# Task to complete
Gather all lines from the material that contain the word "bodies".

# Data for this exercise
━━━━━━━━━━
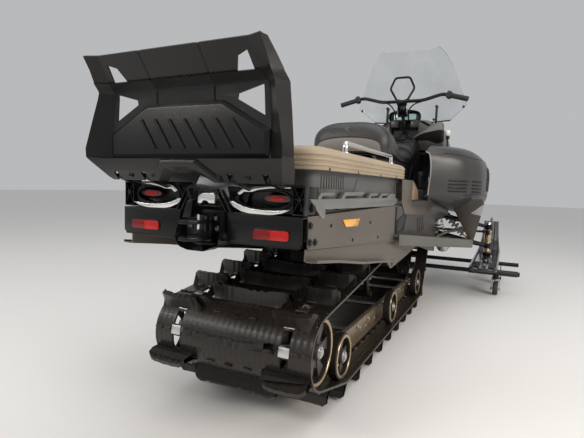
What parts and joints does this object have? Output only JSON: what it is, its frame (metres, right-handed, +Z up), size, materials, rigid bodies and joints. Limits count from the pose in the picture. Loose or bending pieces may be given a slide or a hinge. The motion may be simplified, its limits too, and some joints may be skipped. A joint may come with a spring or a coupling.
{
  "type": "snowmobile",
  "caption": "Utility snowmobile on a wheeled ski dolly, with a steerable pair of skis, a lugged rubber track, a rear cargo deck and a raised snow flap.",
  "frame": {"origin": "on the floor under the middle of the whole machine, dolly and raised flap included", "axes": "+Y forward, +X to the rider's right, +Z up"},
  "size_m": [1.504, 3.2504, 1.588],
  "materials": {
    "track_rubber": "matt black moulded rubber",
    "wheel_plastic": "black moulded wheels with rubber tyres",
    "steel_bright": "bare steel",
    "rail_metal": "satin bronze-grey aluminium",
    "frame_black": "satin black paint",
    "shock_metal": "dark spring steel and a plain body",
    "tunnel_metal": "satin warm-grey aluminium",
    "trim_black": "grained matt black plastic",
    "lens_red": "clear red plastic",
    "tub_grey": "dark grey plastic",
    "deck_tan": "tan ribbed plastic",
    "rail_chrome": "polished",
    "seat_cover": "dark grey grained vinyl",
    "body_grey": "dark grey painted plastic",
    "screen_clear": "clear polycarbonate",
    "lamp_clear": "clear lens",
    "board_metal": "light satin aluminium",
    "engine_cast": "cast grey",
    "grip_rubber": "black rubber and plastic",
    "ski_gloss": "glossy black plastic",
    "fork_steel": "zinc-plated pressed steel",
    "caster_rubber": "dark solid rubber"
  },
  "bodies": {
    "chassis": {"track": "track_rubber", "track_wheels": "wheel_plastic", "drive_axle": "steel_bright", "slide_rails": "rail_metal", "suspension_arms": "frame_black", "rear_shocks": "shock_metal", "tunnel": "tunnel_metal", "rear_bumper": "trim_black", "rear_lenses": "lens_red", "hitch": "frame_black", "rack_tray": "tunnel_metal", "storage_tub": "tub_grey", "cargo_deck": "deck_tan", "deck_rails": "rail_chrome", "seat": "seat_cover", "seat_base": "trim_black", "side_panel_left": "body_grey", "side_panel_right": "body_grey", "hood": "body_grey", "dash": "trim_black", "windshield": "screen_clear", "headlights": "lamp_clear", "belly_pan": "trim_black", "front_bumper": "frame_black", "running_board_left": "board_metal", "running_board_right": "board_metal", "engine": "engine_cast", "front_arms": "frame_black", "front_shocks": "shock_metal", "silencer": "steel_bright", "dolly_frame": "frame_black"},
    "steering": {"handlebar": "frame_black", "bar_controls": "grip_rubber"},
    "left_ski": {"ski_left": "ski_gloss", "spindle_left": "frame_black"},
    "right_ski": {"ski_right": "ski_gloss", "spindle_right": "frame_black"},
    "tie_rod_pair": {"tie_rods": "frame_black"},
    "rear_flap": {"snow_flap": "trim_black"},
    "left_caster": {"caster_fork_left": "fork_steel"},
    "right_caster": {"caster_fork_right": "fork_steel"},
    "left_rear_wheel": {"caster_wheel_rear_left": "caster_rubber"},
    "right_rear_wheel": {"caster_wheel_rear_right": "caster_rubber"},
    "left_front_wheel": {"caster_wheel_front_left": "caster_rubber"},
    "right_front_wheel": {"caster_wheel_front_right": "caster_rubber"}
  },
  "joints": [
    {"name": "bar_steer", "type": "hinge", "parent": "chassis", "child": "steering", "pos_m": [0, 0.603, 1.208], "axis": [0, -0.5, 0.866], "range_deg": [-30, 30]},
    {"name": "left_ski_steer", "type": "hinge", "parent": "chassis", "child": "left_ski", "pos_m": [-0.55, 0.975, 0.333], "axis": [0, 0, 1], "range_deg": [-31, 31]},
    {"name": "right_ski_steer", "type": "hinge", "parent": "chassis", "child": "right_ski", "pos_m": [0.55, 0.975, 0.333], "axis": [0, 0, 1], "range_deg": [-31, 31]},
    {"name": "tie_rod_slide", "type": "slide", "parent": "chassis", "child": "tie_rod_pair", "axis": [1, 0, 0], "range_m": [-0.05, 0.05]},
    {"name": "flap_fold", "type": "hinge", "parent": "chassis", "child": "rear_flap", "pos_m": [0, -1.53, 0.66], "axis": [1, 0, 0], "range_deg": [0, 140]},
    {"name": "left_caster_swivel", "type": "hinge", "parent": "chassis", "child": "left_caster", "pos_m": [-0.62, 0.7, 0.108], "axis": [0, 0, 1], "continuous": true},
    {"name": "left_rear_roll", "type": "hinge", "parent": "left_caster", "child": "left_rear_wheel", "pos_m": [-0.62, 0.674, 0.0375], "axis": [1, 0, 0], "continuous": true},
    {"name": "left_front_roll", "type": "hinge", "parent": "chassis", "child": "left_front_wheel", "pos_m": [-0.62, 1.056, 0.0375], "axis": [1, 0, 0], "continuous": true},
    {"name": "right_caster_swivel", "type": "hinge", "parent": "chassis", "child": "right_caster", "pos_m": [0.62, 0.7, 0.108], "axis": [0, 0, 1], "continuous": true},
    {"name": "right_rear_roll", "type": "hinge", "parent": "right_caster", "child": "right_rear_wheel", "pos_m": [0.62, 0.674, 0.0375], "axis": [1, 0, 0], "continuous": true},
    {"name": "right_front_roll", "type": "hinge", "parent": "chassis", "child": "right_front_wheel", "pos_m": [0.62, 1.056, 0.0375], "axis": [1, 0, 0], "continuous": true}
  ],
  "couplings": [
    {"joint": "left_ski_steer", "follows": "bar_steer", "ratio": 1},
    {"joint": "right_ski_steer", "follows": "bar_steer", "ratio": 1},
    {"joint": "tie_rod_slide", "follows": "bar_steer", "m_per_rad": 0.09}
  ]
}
━━━━━━━━━━
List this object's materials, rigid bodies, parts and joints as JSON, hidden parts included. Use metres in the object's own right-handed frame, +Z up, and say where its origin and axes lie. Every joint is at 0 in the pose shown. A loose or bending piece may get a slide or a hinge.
━━━━━━━━━━
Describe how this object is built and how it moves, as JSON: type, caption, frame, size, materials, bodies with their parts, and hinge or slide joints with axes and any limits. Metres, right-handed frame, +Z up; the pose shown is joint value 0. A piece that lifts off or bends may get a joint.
━━━━━━━━━━
# Solution to the problem
What parts and joints does this object have? Output only JSON: what it is, its frame (metres, right-handed, +Z up), size, materials, rigid bodies and joints. Limits count from the pose in the picture. Loose or bending pieces may be given a slide or a hinge. The motion may be simplified, its limits too, and some joints may be skipped. A joint may come with a spring or a coupling.
  "bodies": {
List this object's materials, rigid bodies, parts and joints as JSON, hidden parts included. Use metres in the object's own right-handed frame, +Z up, and say where its origin and axes lie. Every joint is at 0 in the pose shown. A loose or bending piece may get a slide or a hinge.
Describe how this object is built and how it moves, as JSON: type, caption, frame, size, materials, bodies with their parts, and hinge or slide joints with axes and any limits. Metres, right-handed frame, +Z up; the pose shown is joint value 0. A piece that lifts off or bends may get a joint.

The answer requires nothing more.